Je vais tenter lors de cette présentation de suivre les différentes interprétations contemporaines du concept de “ressentiment”, pour montrer en quoi le conspirationnisme apparaît comme une résurgence d'anciennes conceptions morales. Avec Deleuze et Guattari, nous détaillerons la logique accusatoire et essentialisante du ressentiment. Nous questionnerons l'idée d'une “ère de la post-vérité” à partir d'un article de Patrick Wotling. Enfin, nous suivrons une idée maîtresse de l'œuvre de Barbara Stiegler en faisant l'hypothèse que le conspirationnisme contemporain et les nouvelles conceptions politiques libérales - dont les discours et les techniques de gestion ont dominé durant la pandémie - relèvent de la même logique discursive.
Je confronterai alors cette hypothèse aux conclusions du rapport de recherche sur le mouvement conspirationniste au Québec (Juin 2022) publié par la Chaire UNESCO en prévention de la radicalisation et de l'extrémisme violent.

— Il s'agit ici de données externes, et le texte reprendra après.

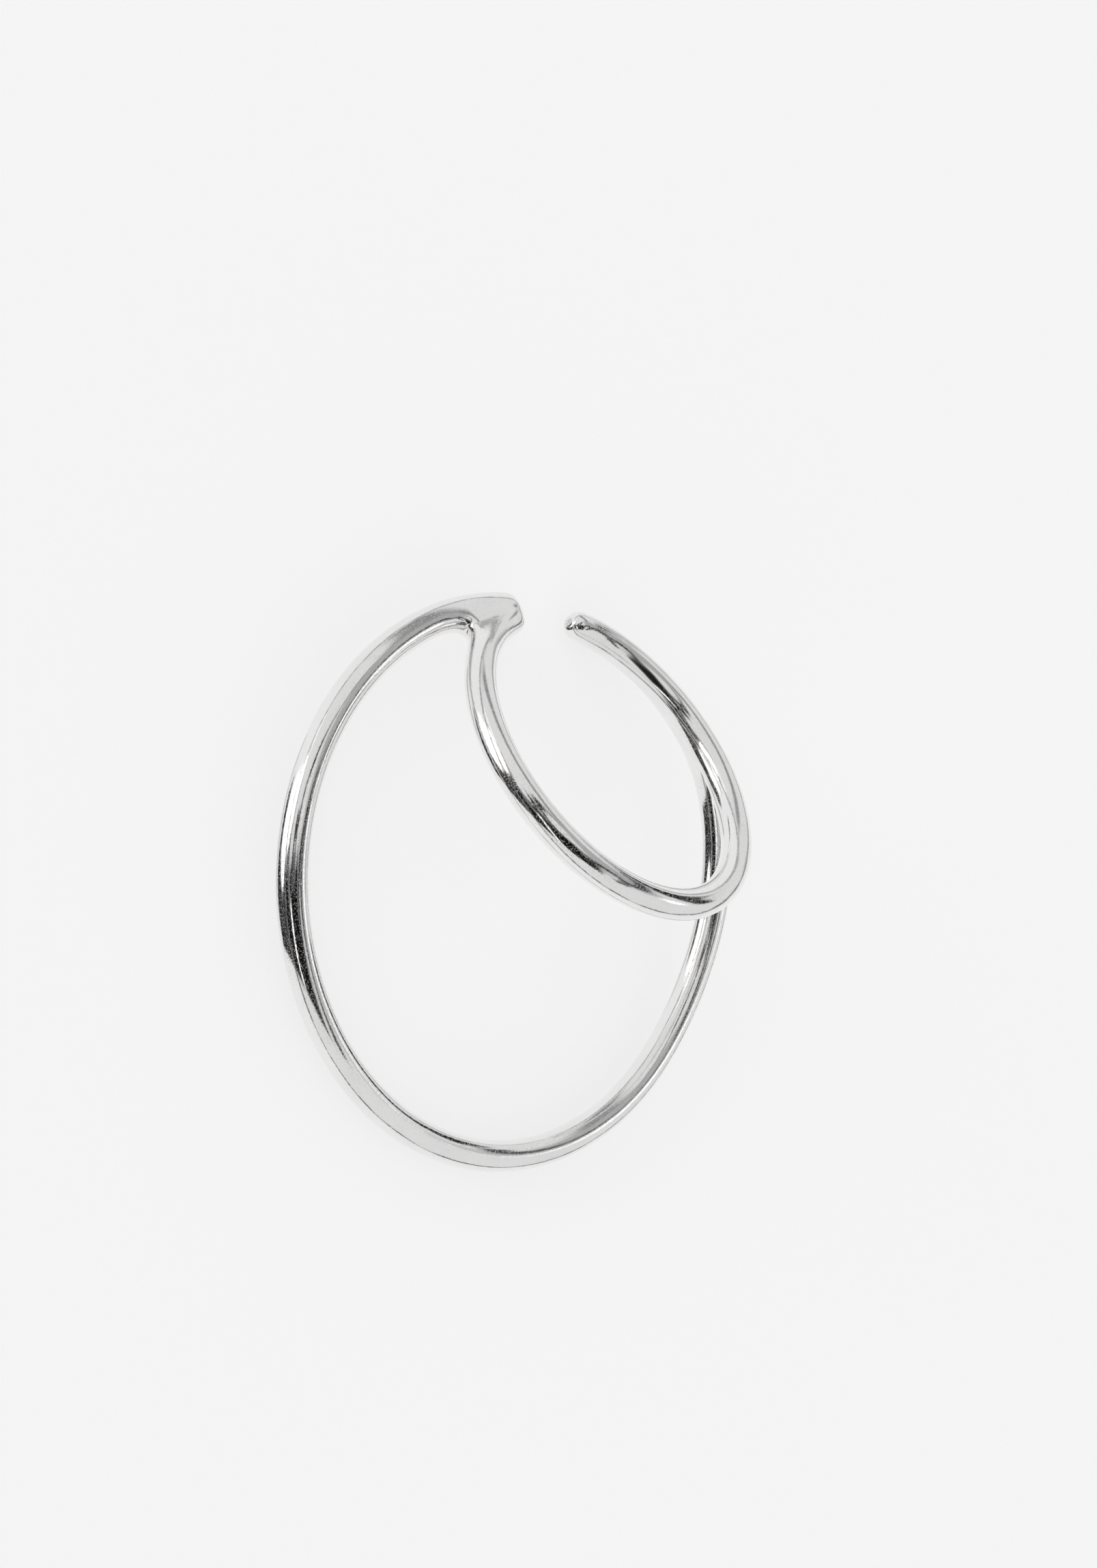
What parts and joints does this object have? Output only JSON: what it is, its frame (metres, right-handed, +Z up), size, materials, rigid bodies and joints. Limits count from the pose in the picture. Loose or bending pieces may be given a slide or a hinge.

Finalement, à la suite d'une discussion avec d'autres chercheuses et chercheurs de la Chaire je proposerai des évaluations épistémiques, morales, politiques et pathologiques du conspirationnisme et des nouvelles manifestations du ressentiment : que signifient-ils pour notre Époque ? En terminant, je suggérerai quelques pistes d'action pour s'attaquer aux enjeux signalés.